Garry Moore founded the business in 2001 and last year lured more than £2million from the Woodford Equity Income Fund.
During a hosepipe ban, Propelair’s chief executive, who came from an engineering background with BT, turned his mind to how to reduce the amount of water used in a typical lavatory cistern – where each flush uses up to nine litres of potable water.
The Propelair technology reduces water usage by 84 per cent and needs just 1.5 litres of water per flush, as well as reducing energy consumption. It works by using an air pump. The toilet lid is closed, forming a seal, and the air, along with a small amount of water, cleans the bowl.
Organisations that have adopted Propelair’s system include Royal Bank of Scotland, halving the bank’s water costs.
Propelair will soon look to overseas markets to sell its product either through direct exports or a local presence. It could be a much-needed British export success story when George Osborne’s March Of The Makers looks to have slowed to walking pace.
Arms dealers
The world’s largest defence and security exhibition opens next week at London’s ExCel Centre at a time when the Government desperately needs to give fresh impetus to British exports.
This is a serious showcase for British-made equipment for military and security forces and is therefore regarded as controversial in some quarters, such as campaigners against the arms trade.
Inevitably protests will occur outside but the focus inside the exhibition halls will be on how to retake ground lost to rival manufacturers, including the French.
Lobby group ADS wants soldiers, sailors and airmen to help punt British equipment overseas.
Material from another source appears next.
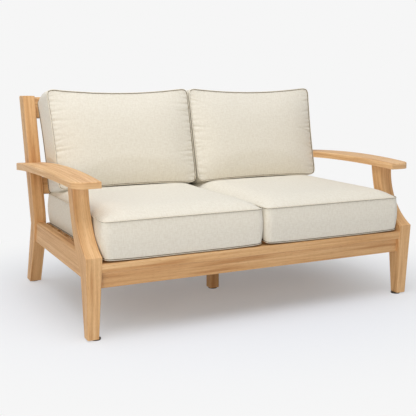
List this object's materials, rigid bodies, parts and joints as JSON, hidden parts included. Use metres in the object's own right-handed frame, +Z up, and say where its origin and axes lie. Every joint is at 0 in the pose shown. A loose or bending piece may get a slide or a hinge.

It’s certainly true to say that the backing of the Government for tanks, fighter jets and ships gives them an important cachet when companies such as BAE Systems are trying to sell them overseas. Which purchaser, after all, would have much confidence in a platform that a manufacturer’s own government has declined to buy?
Much lip service will also be given looking ahead to the potential ramifications of the upcoming Strategic Defence and Security Review, which will set military budgets for the next several years.
The 2010 version was an unmitigated disaster, leaving the UK without a maritime patrol aircraft or combat jets to equip the Royal Navy’s aircraft carriers. British industry – and her military – cannot afford another such failure.